Your Data Was Leaked: A Step-by-Step 24-Hour Response Plan

First 5 Minutes: Assess the Situation

Go to haveibeenpwned.com and enter your email. The service shows which breaches included your address and what data was compromised.

Severity by data type:

  • 🔴 Passwords, payment data, document numbers — act immediately
  • 🟡 Email, phone, name — act within the day
  • 🟢 Email only without password — heightened caution

First Hour: Change Passwords

Priority order:

  1. Primary email (everything else can be reset through it)
  2. Banks and payment systems
  3. Password manager (if compromised — change everything)
  4. Social media
  5. Work accounts

Each gets a new unique password. If you're not yet using a password manager, this is the best time to start (Bitwarden — free).

First 2 Hours: Financial Security

If payment data was in the breach:

  • Call your bank and report the possible compromise
  • Request a card replacement
  • Set a temporary limit on online transactions
  • Enable notifications for all transactions
  • Consider placing a fraud alert with the credit bureaus (Equifax, Experian, TransUnion)

First 4 Hours: Accounts and Sessions

  • Sign out of all active sessions of the compromised account
  • Check "Security" settings — any unfamiliar devices or logins?
  • Revoke access for suspicious third-party apps
  • Enable 2FA on all important accounts (if not already done)

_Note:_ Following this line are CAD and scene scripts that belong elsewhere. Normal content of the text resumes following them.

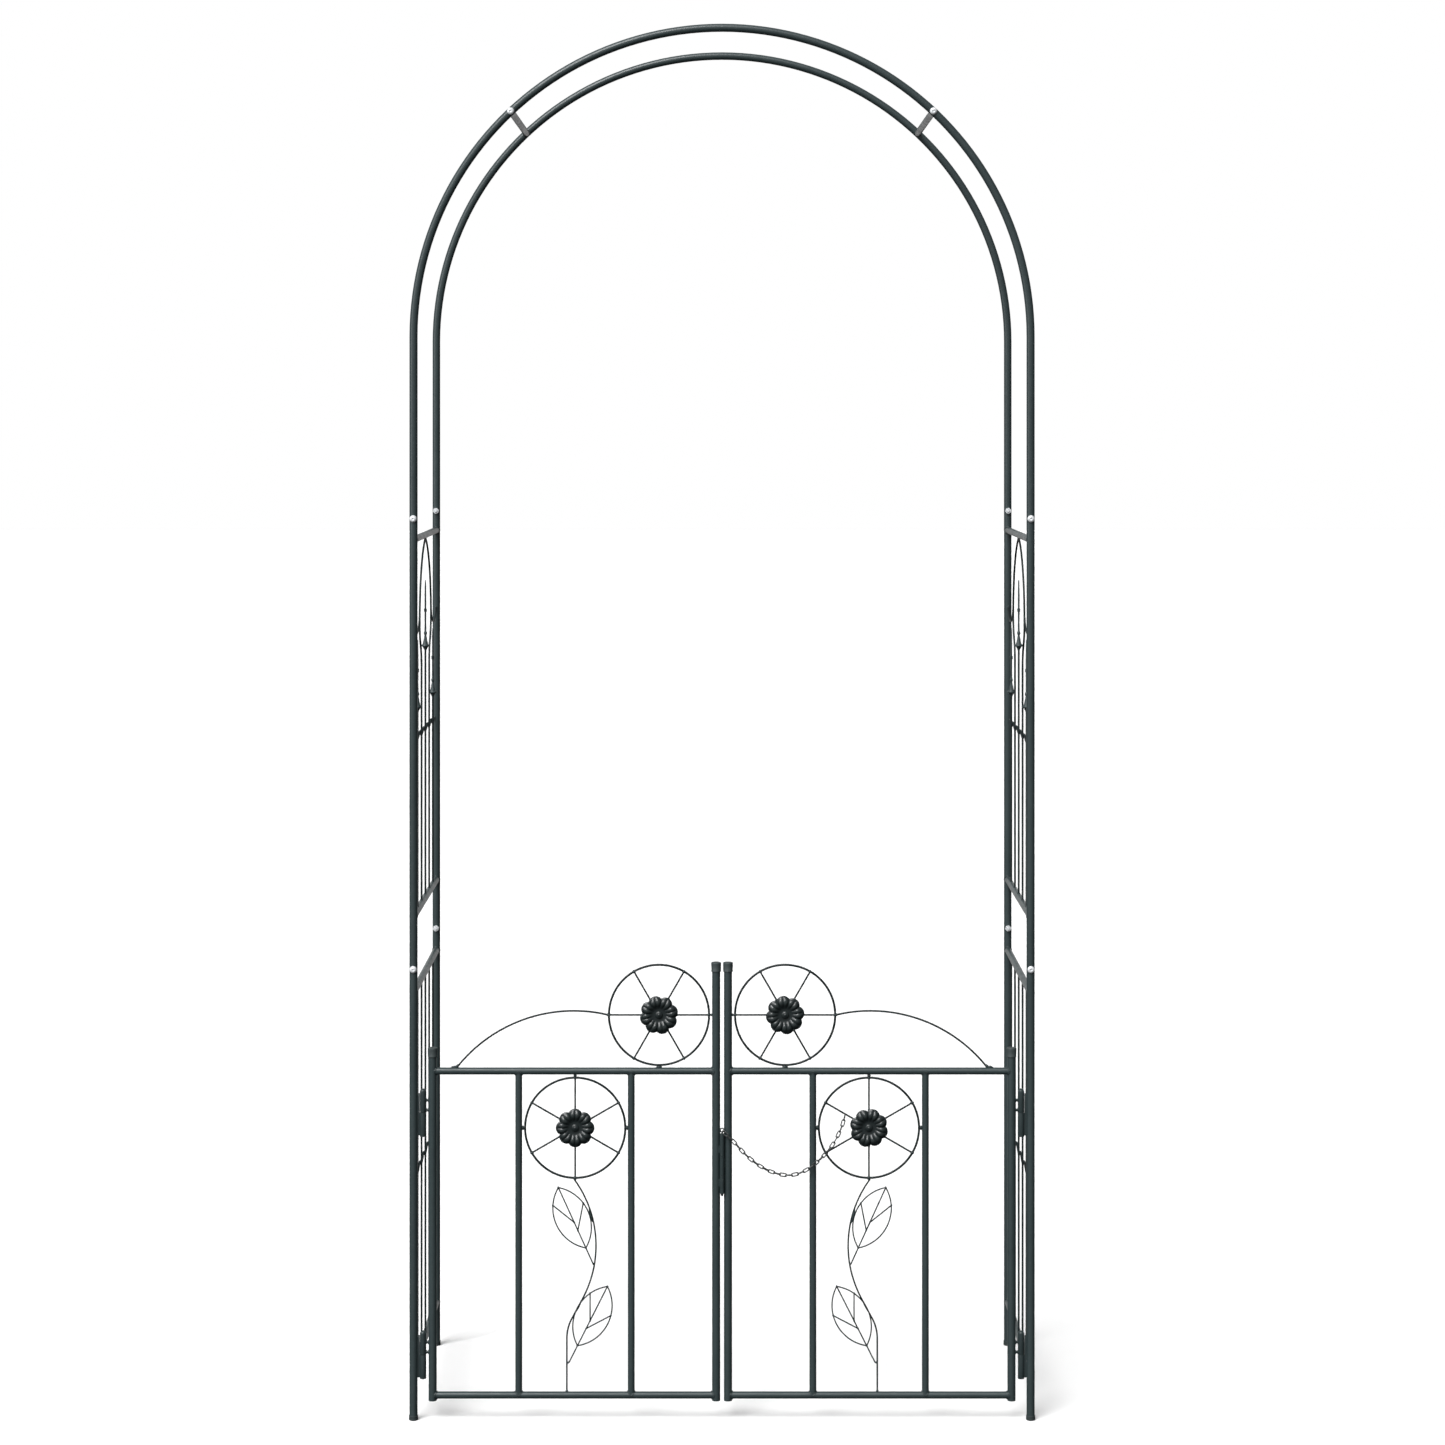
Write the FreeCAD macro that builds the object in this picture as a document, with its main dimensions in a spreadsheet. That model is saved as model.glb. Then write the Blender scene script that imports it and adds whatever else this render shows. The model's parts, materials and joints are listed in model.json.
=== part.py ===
"""Garden trellis arch of powder-coated steel tube, with a low double gate between its front posts.

Frame: X runs across the path (left is -X), Y from the front of the arch (-Y) to its back, Z up.
The origin is on the ground, midway between the four feet.  Every length is in millimetres.
"""
import FreeCAD, Part
import math
import os
import re
import Sketcher

Vector = FreeCAD.Vector
Rotation = FreeCAD.Rotation

DIMENSIONS = {
    # The arch as a whole
    "overall_height": 2400,
    "span": 1060.8,            # left post axis to right post axis
    "depth": 436,              # front post axis to rear post axis
    "tube_diameter": 14,
    "tube_wall": 1.2,
    "bar_diameter": 12,
    "bar_wall": 1.0,
    # Push-fit joints: a reduced spigot enters the tube below, and one bolt goes through both
    "lower_joint": 775,        # height of the bolt between lower and upper post
    "upper_joint": 1549,       # height of the bolt between upper post and arch
    "crown_joint_angle": 46.8,  # degrees above the springing line
    "seam_offset": 14,         # from a joint's bolt to the seam
    "spigot_length": 45,
    "spigot_gap": 0.2,
    "swage_length": 12,
    # Joint bolts and nuts
    "bolt_diameter": 5.8,
    "bolt_hole": 6.2,
    "bolt_head_diameter": 12.5,
    "bolt_head_height": 3.6,
    "seat_gap": 0.05,
    "nut_corners": 11.5,
    "nut_height": 5,
    "bolt_tip": 2,             # how far a joint bolt stands out of its nut
    "tie_insert_length": 26,
    # Feet
    "foot_diameter": 16,
    "foot_height": 8,
    "foot_floor": 3,
    "cap_gap": 0.1,
    # Side panels
    "lower_panel_bottom": 81.5,
    "lower_panel_top": 734,
    "upper_panel_bottom": 865,
    "upper_panel_top": 1513,
    "wire_diameter": 3.6,
    "scallop_wire": 3.0,
    "lower_scallop": 411,
    "left_upper_scallop": 1170,
    "right_upper_scallop": 1164,
    "lower_scallop_sag": 13,
    "upper_scallop_sag": 10.5,
    "scallop_crest": 6,        # bend radius where the wire crosses an upright one
    "scallop_end": 6.8,        # from a post's axis to the wire's end
    "ogive_turn": 1281,        # where the two middle wires leave the vertical
    "ogive_waist": 1362,       # where the ogive is widest
    "ogive_half_width": 107,
    "swag_wire": 3.0,
    "swag_top": 1371,
    "swag_sag": 24,
    # Spear finials, heights counted from the top of the wire below
    "centre_finial": 1306,
    "side_finial": 1210,
    "finial_height": 126,
    "bulb_radius": 5.5,
    "bulb_waist": 9,
    "bulb_top": 26,
    "collar_radius": 7.8,
    "collar_height": 3.4,
    "neck_radius": 1.7,
    "bead_radius": 3,
    "bead_centre": 31,
    "blade_foot": 36,
    "blade_width": 11,
    "blade_thickness": 3.4,
    "knot_centre": 72,
    "knot_radius": 2.9,
    "knot_height": 6,
    # Gate leaves
    "hinge_stile": 497.5,      # distance of each stile's axis from the middle of the gate
    "meeting_stile": 10.2,
    "stile_foot": 33.5,
    "hinge_stile_top": 640,
    "meeting_stile_top": 786.7,
    "bottom_rail": 42.6,
    "top_rail": 599.6,
    "outer_baluster": 349.5,
    "inner_baluster": 156.1,
    "baluster_diameter": 11.8,
    "stile_cap_diameter": 17,
    "stile_cap_height": 16,
    "stile_cap_floor": 3,
    # Wheels and rosettes on the leaves
    "wheel_radius": 86.1,
    "wheel_wire": 3.8,
    "spoke_diameter": 3,
    "weld_diameter": 4.6,
    "upper_wheel_offset": 108.4,
    "upper_wheel_height": 696,
    "upper_tab": 10.8,
    "lower_tab": 9.6,
    "lower_wheel_offset": 252.5,
    "lower_wheel_height": 502,
    "rosette_core": 24,
    "rosette_thickness": 3,
    "petal_offset": 20.5,
    "petal_radius": 12.5,
    "button_radius": 7.2,
    "button_height": 6.5,
    # Curved wires on the leaves
    "brace_wire": 3.2,
    "brace_radius": 256,
    "brace_centre_offset": 255,
    "brace_centre_height": 447,
    "brace_start": 76.8,
    "brace_sweep": 65.6,
    "stem_wire": 2.8,
    "stem_gap": 0.3,           # from the stem's tip to the wheel
    "stem_tip_offset": 254.4,
    "stem_bow_offset": 181.8,
    "stem_bow_height": 316,
    "stem_bow_radius": 192,
    "stem_foot_offset": 266.8,
    "stem_foot_bend": 158,
    "stem_foot_radius": 70,
    "leaf_wire": 2.3,
    "leaf_weld_radius": 1.6,
    "leaf_length": 114,
    "leaf_half_width": 29.5,
    "leaf_drop": 3.2,
    # Gate hinges
    "hinge_axis": 514,
    "upper_hinge": 487,
    "lower_hinge": 71,
    "knuckle_diameter": 11,
    "knuckle_split": 41.5,
    "hinge_height": 82.5,
    "hinge_gap": 0.25,
    "hinge_pin_diameter": 6,
    "hinge_running_gap": 0.05,
    "hinge_pin_rise": 28,
    "hinge_bore_depth": 30,
    "hinge_plate": 3,
    "hinge_plate_foot": 2,
    "hinge_plate_height": 72.5,
    "hinge_plate_gap": 0.7,
    "hinge_link_diameter": 4.4,
    "upper_link_drop": 20,     # both counted down from the top of the hinge
    "lower_link_drop": 37,
    # Latch: a drop pin through knuckles on the meeting stiles
    "latch_setback": 7.5,      # how far the latch axis stands in front of the stiles
    "latch_foot": 390.5,
    "latch_lower_split": 421.3,
    "latch_upper_split": 454.2,
    "latch_head": 492,
    "latch_gap": 0.3,
    "latch_knuckle_diameter": 8,
    "latch_bore": 5.4,
    "latch_pin_diameter": 4.8,
    "latch_pin_foot": 386,
    "latch_flange_diameter": 7.6,
    "latch_flange_height": 1.6,
    "latch_lug": 3,
    "latch_lug_height": 12,
    "left_lower_lug": 403,
    "left_upper_lug": 460,
    "right_lug": 434,
    "eye_radius": 3.3,
    "eye_wire": 2.2,
    "eye_height": 499.6,
    "chain_width": 7.5,
}

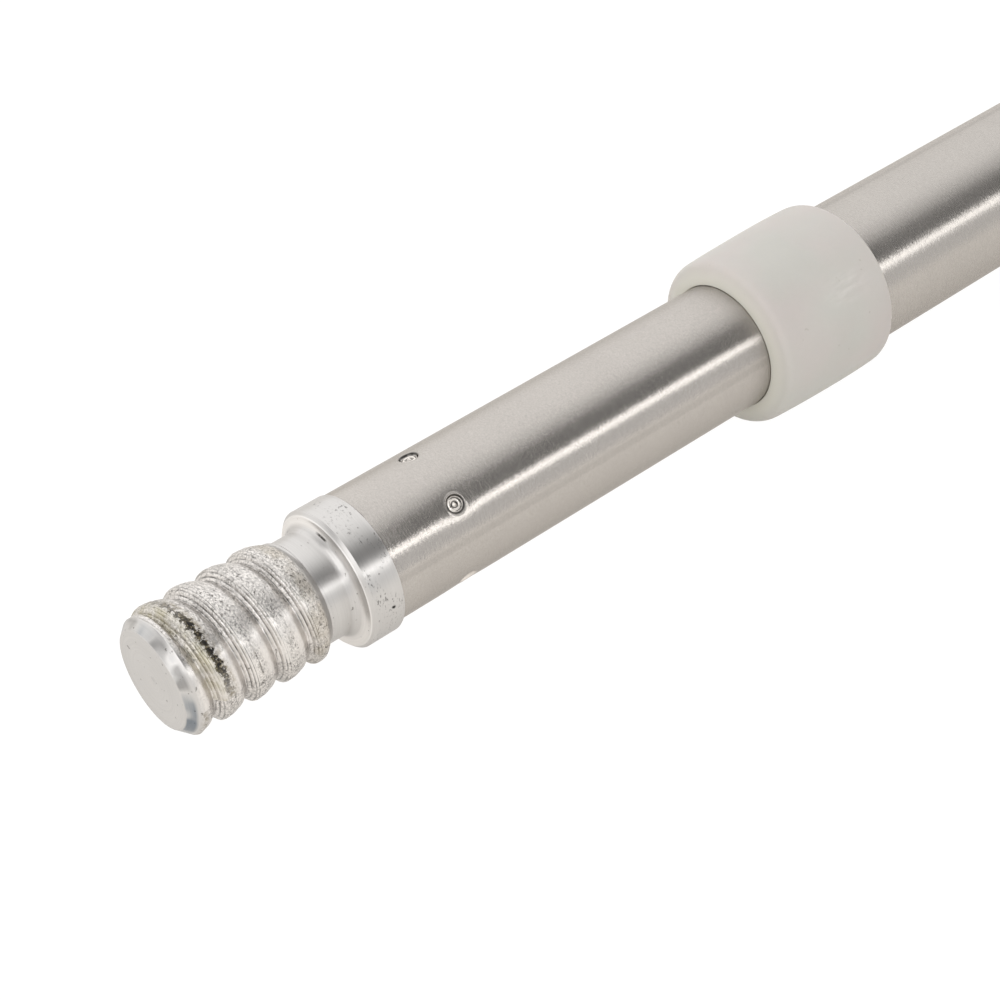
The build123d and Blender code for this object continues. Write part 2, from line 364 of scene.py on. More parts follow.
# place along the pole, angle, radius and size of single black pits in the ferrule
PITS = (
    (3.55, 176.5, 10.85, 0.36),
    (3.35, 176.0, 10.85, 0.30),
    (3.5, 169, 10.83, 0.2),
    (2.0, 168, 10.83, 0.16),
    (1.3, 171, 10.83, 0.14),
    (2.6, 62, 10.1, 0.22),
    (3.2, 65, 10.1, 0.2),
    (1.9, 70, 10.1, 0.18),
    (1.5, 185, 10.9, 0.17),
    (1.9, 189, 10.9, 0.15),
    (-6.6, 73, 8.0, 0.3),
    (-6.1, 79, 7.9, 0.2),
)
# dirt behind a crest: its middle, half its width, its first and last angle, and its depth of colour
DIRT = (
    (FIRST_CREST_X + 0.40, 0.62, 50, 190, 1.0),
    (FIRST_CREST_X + PITCH + 0.42, 0.19, 130, 200, 0.9),
    (FIRST_CREST_X + 2 * PITCH + 0.52, 0.14, 135, 190, 0.6),
)
# painted shade: dark lines in the tool steps on the front of a crest: distance behind its line, width and
# darkness
STEP_SHADE_LINES = ((-0.50, 0.045, 0.7), (-0.84, 0.05, 0.65), (-1.22, 0.055, 0.75), (-1.62, 0.07, 0.7))
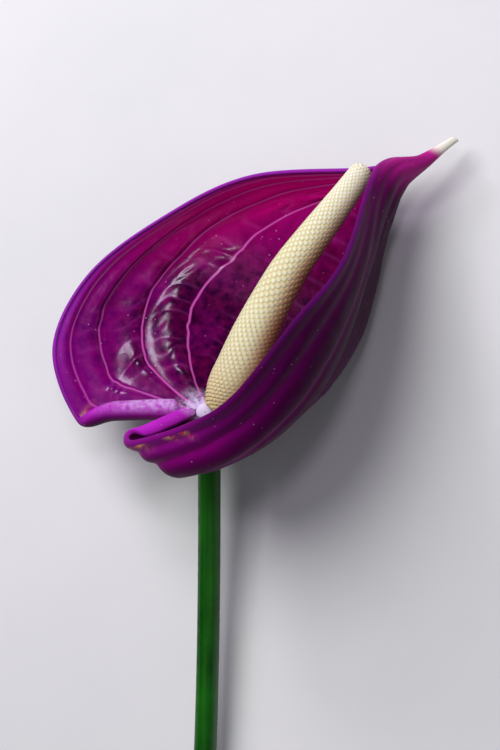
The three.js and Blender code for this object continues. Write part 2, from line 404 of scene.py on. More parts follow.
@dataclass(frozen=True)
class Blade:
    """The sheet of the spathe: its guide curves, wall and rolled edges, in millimetres.

    Seven guide curves run as the veins do, from the node round a lobe and on to the tip.
    """

    near_margin: tuple[Point, ...] = (
        (-1.6, 0.4, 1.4), (-5.4, 2.2, 5.5), (-10.2, 4.2, 10.5), (-14.9, 6.5, 16),
        (-4.2, 0.4, 26), (7.0, -2.6, 33), (26.0, -1.2, 33), (41.4, 0.1, 26), (61, 7.7, 10.5),
        (69.2, 3.1, 4.9), (77.4, 1.0, 2.3))
    near_outer_vein: tuple[Point, ...] = (
        (-0.9, -1.2, 1.8), (-4, -4.0, 7), (-8, -5.5, 12.5), (-10, -6.4, 18), (0, -10.8, 24.5),
        (14, -12.1, 25.5), (28, -9.6, 23), (43.5, -3.6, 17.5), (61.3, 6.0, 10.3),
        (69.5, 3.0, 5), (77.5, 0.8, 2.3))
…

First 24 Hours: Monitoring

  • Set up Google Alerts for your name
  • Enable credit monitoring through major bureaus
  • Report the incident to your country's data protection authority (FTC in the US, ICO in the UK, CNIL in France)
  • File an identity theft report if applicable

Long-Term Measures

  1. Compartmentalize your digital life: different emails for different spheres
  2. Minimize your footprint: for non-essential site registrations, use temporary email addresses — they can't appear in breaches because they disappear within minutes
  3. Freeze your credit — prevents fraudsters from opening accounts in your name
  4. Update security questions — use random answers stored in your password manager

Breach as a Lesson

No company guarantees 100% data protection. Your job is to minimize damage proactively: unique passwords, 2FA, temporary addresses for registrations. Then even a breach becomes a minor inconvenience, not a catastrophe.